Von dort fahre ich dann nach Pachancho, einer Wild-West-Siedlung bestehend aus etwa 15 Häusern und  – welch eine Überraschung – einer kleinen Käserei mit rezentem Käse. Für 2.5 $ nehme ich mir einen kleinen, vorzüglich schmeckenden Laib mit. 
Esfolgt ein Anstieg und oben angekommen erblicke ich endlich den Chimborazo, mit 6’627 Metern der höchste Vulkan Ecuadors, leider etwas verdeckt. Im Hintergrund türmen sich bedrohliche Gewitterwolken auf. Die Landschaft hier ist sehr karg, die Vegetation besteht aus Grasbüscheln, Horstgräsern, Flechten und Kräutern. 

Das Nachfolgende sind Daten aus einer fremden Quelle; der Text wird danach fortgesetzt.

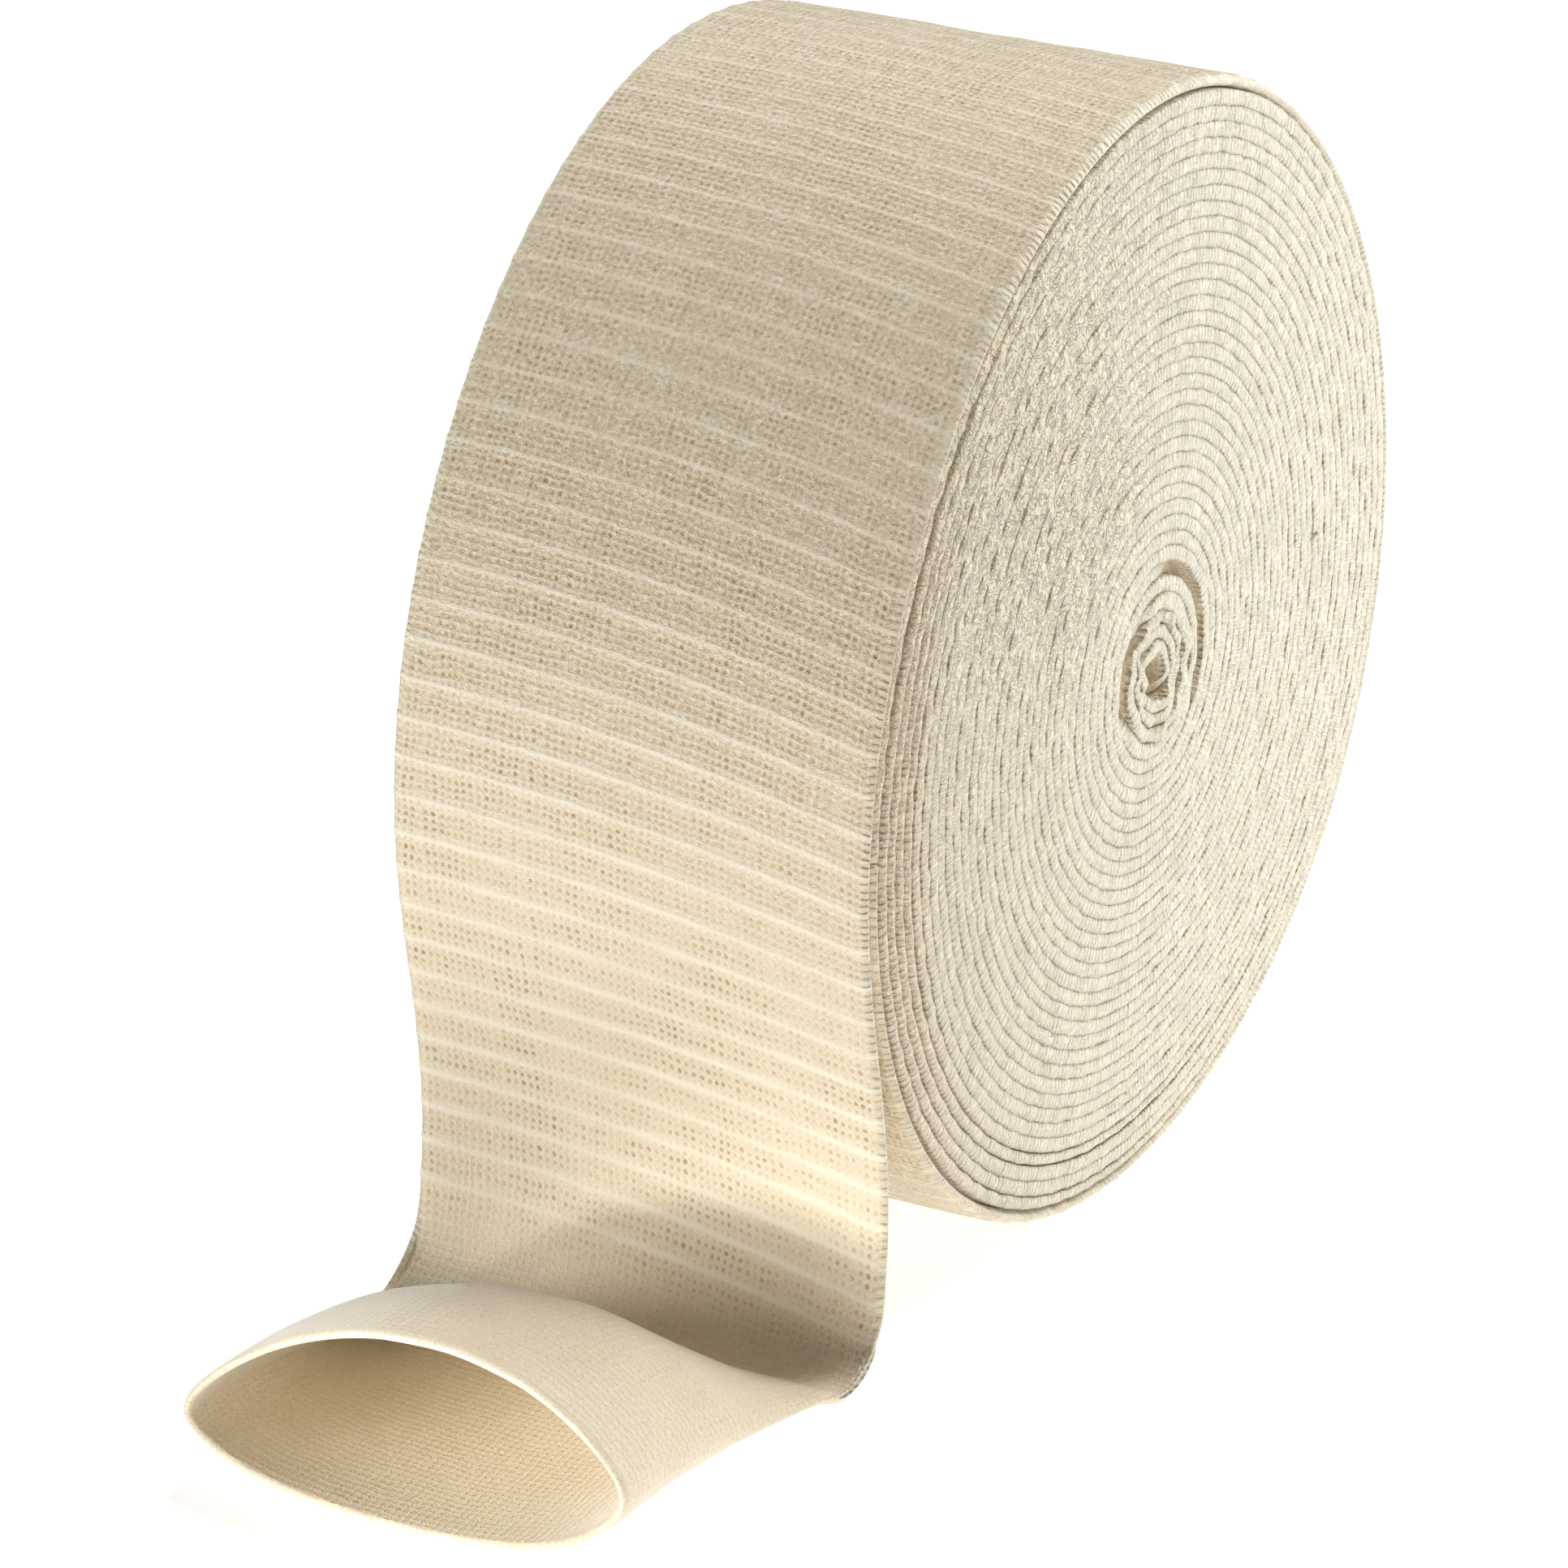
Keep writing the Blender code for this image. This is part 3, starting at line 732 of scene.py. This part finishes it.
SOFTBOXES = {  # place, the point that it faces, its side in metres, watts
    "top_light": ((0.25, 0.75, 1.2), (0, 0.03, 0.05), 0.9, 21.0),
    "end_light": ((0.28, 0.32, 0.30), (0.037, 0.06, 0.10), 0.2, 0.6),
    "front_light": ((-0.55, -0.90, 0.24), (0, -0.1, 0.04), 0.35, 5.0),
    "right_light": ((1.1, -0.9, 0.45), (0, 0, 0.05), 0.7, 1.9),
}
for name, (place, aim, size, power) in SOFTBOXES.items():
    softbox = lamp("AREA", name, place, aim, power)
    softbox.shape, softbox.size = "SQUARE", size
spot = lamp("SPOT", "mouth_light", (-0.06, -0.38, 0.055), (0.01, -0.09, 0.009), 3.4)
spot.spot_size, spot.spot_blend, spot.shadow_soft_size = math.radians(15), 1.0, 0.02
print("lamps:", ", ".join(SOFTBOXES), "and mouth_light")

# %% [markdown]
# The camera looks down a little from the front right, from far away and through a long lens, so that
# the far end of the roll is hardly smaller than the near one.

# %% Camera
AZIMUTH, ELEVATION, FAR = math.radians(26.94), math.radians(22.0), 1.3
FRAME, LENS_PIXELS = 1932, 11035  # the picture's width and the lens, both in pixels
TURN_RIGHT, TURN_UP = -0.0142, -0.0192  # radians, to put the bandage in the middle
back = Vector((
    math.sin(AZIMUTH) * math.cos(ELEVATION), -math.cos(AZIMUTH) * math.cos(ELEVATION), math.sin(ELEVATION)
))  # fmt: skip
right = (-back).cross(Vector((0, 0, 1))).normalized()
up = right.cross(-back)
look = -back * math.cos(TURN_RIGHT) + right * math.sin(TURN_RIGHT)
look = look * math.cos(TURN_UP) + up * math.sin(TURN_UP)
right = look.cross(Vector((0, 0, 1))).normalized()
up = right.cross(look)
bpy.ops.object.camera_add(location=Vector((0, CENTRE_Y, CENTRE_HEIGHT)) + back * FAR)
camera = bpy.context.object
camera.rotation_euler = Matrix((right, up, -look)).transposed().to_euler()
camera.data.sensor_width = 36.0
camera.data.lens = 36.0 * LENS_PIXELS / FRAME
camera.data.clip_start, camera.data.clip_end = 0.1, 20.0
camera.select_set(False)
bpy.context.scene.camera = camera
bpy.context.scene.view_settings.view_transform = "Standard"
print(f"camera {FAR} m from the roll, lens {camera.data.lens:.0f} mm")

 Das Lichtspektaktel ist zwar sehr pittoresk, im Vordergrund noch Sonnenschein, dann sogar eine Herde Vikunjas (oder doch Alpakas ?).
 
Aber ich muss jetzt Gas geben, wenn es mich hier oben auf 4´300 Meter erwischt, wird es ungemütlich. Endlich erreiche ich die Kreuzung mit der Asphaltstrasse, in der Ferne ist frisch gefallener Schnee zu sehen. Ich warte bibernd am Strassenrand und halte den nächsten Bus nach Riobamba an. Dort angekommen fahre ich gleich nach Cuenca weiter, wo ich sechs Stunden später um zehn Uhr nachts, muede vom Geballer der nonstop laufenden Actionfilme, ankomme. 
 
Die nächsten Kilometer werde ich erst wieder in Peru radeln. Zunächst freue ich mich aber, ein Projekt von Ecosolidar im Zusammenhang mit Kinderarbeit in Aguas Verdes gleich nach der Grenze zu besuchen. Ecuador ist ein sehr vielfältiges Land – die Küstenregion, la Sierrra, der Amazonas und die Galapagos-Inseln, von dem ich nur einen Bruchteil gesehen habe. 
 
Doch schon jetzt steht fest, dass ich mit Ecuador tolle und intensive Radelerlebnisse verbinden werde und zumindest einen kleinen Einblick in das Hinterland erhalten habe. Los empedrados – die Kopfsteinpflaster – und die kläffenden Hunde werde ich allerdings nicht vermissen.